Information supplied
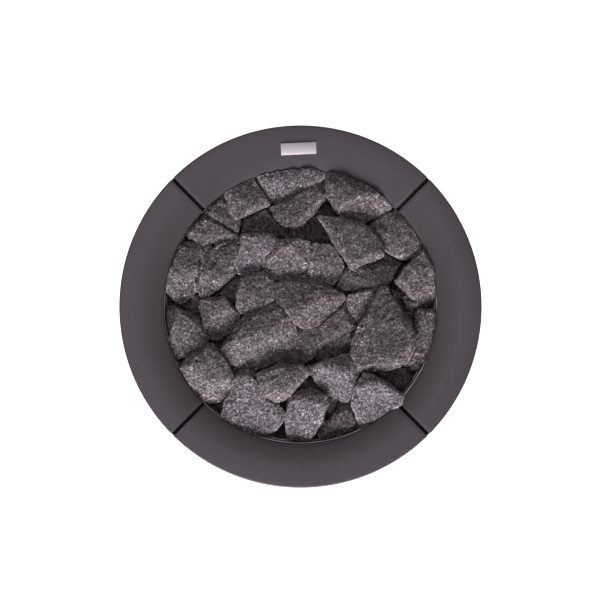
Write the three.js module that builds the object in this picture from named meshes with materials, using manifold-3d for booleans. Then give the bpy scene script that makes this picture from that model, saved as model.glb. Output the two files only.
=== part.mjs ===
// A round, floor-standing electric sauna heater filled with split stones.
// Millimetres, +Z up, the origin at the centre of the floor circle, the controls on the -Y side.
import * as THREE from 'three'
import { ConvexGeometry } from 'three/addons/geometries/ConvexGeometry.js'
import { mergeVertices } from 'three/addons/utils/BufferGeometryUtils.js'
import Module from 'manifold-3d'

const wasm = await Module()
wasm.setup()

const QUARTER = Math.PI / 2
const CLEARANCE = 0.4
const OVERLAP = 5

// Casing: four quarter panels of bent sheet, each a wall with an inward collar.
const RIM_RADIUS = 240
const RIM_HEIGHT = 700
const LIP_RADIUS = 182.5
const LIP_DROP = 10
const LIP_FLANGE = 6
const RIM_BEND = 5
const SHEET = 1.5
const PANEL_GAP = 4.5
const CASING_BOTTOM = 45
const ROUND_STEPS = 64
const COLLAR_STEPS = 4
const BEND_STEPS = 3
const GAP_ANGLE = QUARTER / 2
const LIP_HEIGHT = RIM_HEIGHT - LIP_DROP
const COLLAR_WIDTH = RIM_RADIUS - RIM_BEND - LIP_RADIUS

// Frame: a base plate, and a post behind each gap.
const POST_WIDTH = 30
const POST_SHEET = 2
const POST_BOTTOM = 43.4
const BASE_HEIGHT = 40
const BASE_SHEET = 3
const BASE_RADIUS = 236
const BASE_HOLE_RADIUS = 90
const BASE_STEPS = 48

// Levelling feet: a pad, a collar that carries the base plate, and a stud.
const FOOT_CIRCLE = 200
const FOOT_PAD_RADIUS = 22
const FOOT_PAD_HEIGHT = 12
const FOOT_PAD_CHAMFER = 3
const FOOT_COLLAR_RADIUS = 9
const STUD_RADIUS = 5
const STUD_TOP = 64
const FOOT_STEPS = 16

// Stone cage: rings of wire on the inside of upright wires, in four quarters.
const WIRE_RADIUS = 2
const CAGE_RADIUS = 183
const CAGE_BOTTOM = 216
const CAGE_TOP = LIP_HEIGHT - 22
const CAGE_RINGS = 19
const CAGE_UPRIGHTS = 12
const CAGE_STEPS = 24
const CAGE_GAP = 1

// Grate under the stones.
const GRATE_HEIGHT = 208
const GRATE_RADIUS = CAGE_RADIUS + 6
const GRATE_RING_WIDTH = 12
const GRATE_RING_LOW = GRATE_HEIGHT - 4
const GRATE_RING_HIGH = GRATE_HEIGHT + 3.5
const GRATE_BARS = 8
const GRATE_PITCH = 40
const GRATE_BAR_HALF = 3
const GRATE_STEPS = 40

// Heat shield and element tray.
const SHIELD_RADIUS = 206
const SHIELD_SHEET = 1.2
const SHIELD_BOTTOM = 152
const SHIELD_TOP = 640
const SHIELD_STEPS = 48
const TRAY_BOTTOM = 148
const TRAY_SHEET = 2
const TRAY_RADIUS = 190
const TRAY_STEPS = 40

// Heating elements: three hairpins that stand in the stones.
const ELEMENTS = [1, 2, 3]
const ELEMENT_RADIUS = 4.1
const ELEMENT_SPACING = 92
const ELEMENT_HALF_WIDTH = 58
const ELEMENT_TOP = 590
const ELEMENT_BOTTOM = 132
const ELEMENT_STEPS = 22
const ELEMENT_SIDES = 6

// Control box in the foot of the front panel, with its fascia in front.
const NOTCH_HALF_WIDTH = 92
const NOTCH_TOP = 112
const NOTCH_BACK = -150
const FASCIA_FRONT = -214
const FASCIA_BACK = FASCIA_FRONT + 2
const BOX_HALF_WIDTH = 88
const BOX_BOTTOM = 47
const BOX_TOP = 108
const BOX_FRONT = FASCIA_BACK + CLEARANCE
const BOX_BACK = -116
const BOX_SHEET = 1.5
const SWITCH_FRONT = BOX_FRONT + 0.2
const CONTROL_HEIGHT = 78
const KNOB_X = 46
const KNOB_RADIUS = 18
const KNOB_BACK = FASCIA_FRONT - 0.6
const KNOB_FRONT = KNOB_BACK - 16
const KNOB_SKIRT = 5
const KNOB_STEPS = 24
const RIB_HALF_WIDTH = 2
const RIB_STAND = 1.5
const SHAFT_RADIUS = 3
const SHAFT_STAND = 10
const TIMER_BODY = { size: 42, depth: 44 }
const THERMOSTAT_BODY = { size: 38, depth: 36 }
const BUTTON_RADIUS = 4
const BUTTON_STEM_RADIUS = 2.6
const BUTTON_STAND = 3
const BUTTON_DEPTH = 5
const LIMITER = { halfWidth: 11, halfHeight: 13, setback: 6, depth: 30, wellDepth: 16 }
const TERMINALS = { left: -34, right: 26, front: -146, back: -128, top: 72 }
const GLAND_X = 54
const GLAND = { nutRadius: 15, nutDepth: 9, threadRadius: 10, boreRadius: 6, inside: 12, outside: 24 }

// Badge on the back of the collar: blank.
const BADGE = { width: 47, depth: 15.3, height: 1.2, radius: 209, x: -2.5, turn: 0.045, lift: 1.1 }

const COLOURS = {
  casing: { color: 0x5d5860, roughness: 0.5, metalness: 0.3 },
  black: { color: 0x151516, roughness: 0.6, metalness: 0.2 },
  steel: { color: 0xb9b8b6, roughness: 0.3, metalness: 1 },
  zinc: { color: 0x8f9194, roughness: 0.45, metalness: 1 },
  element: { color: 0x54504c, roughness: 0.5, metalness: 0.8 },
  stone: { color: 0x6f716e, roughness: 0.95, metalness: 0 },
  plastic: { color: 0x1b1b1c, roughness: 0.45, metalness: 0 },
  red: { color: 0xa3281f, roughness: 0.4, metalness: 0 },
}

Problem
Copy every line above in which the string "that" shows up.

Result of the task
Write the three.js module that builds the object in this picture from named meshes with materials, using manifold-3d for booleans. Then give the bpy scene script that makes this picture from that model, saved as model.glb. Output the two files only.
// Levelling feet: a pad, a collar that carries the base plate, and a stud.
// Heating elements: three hairpins that stand in the stones.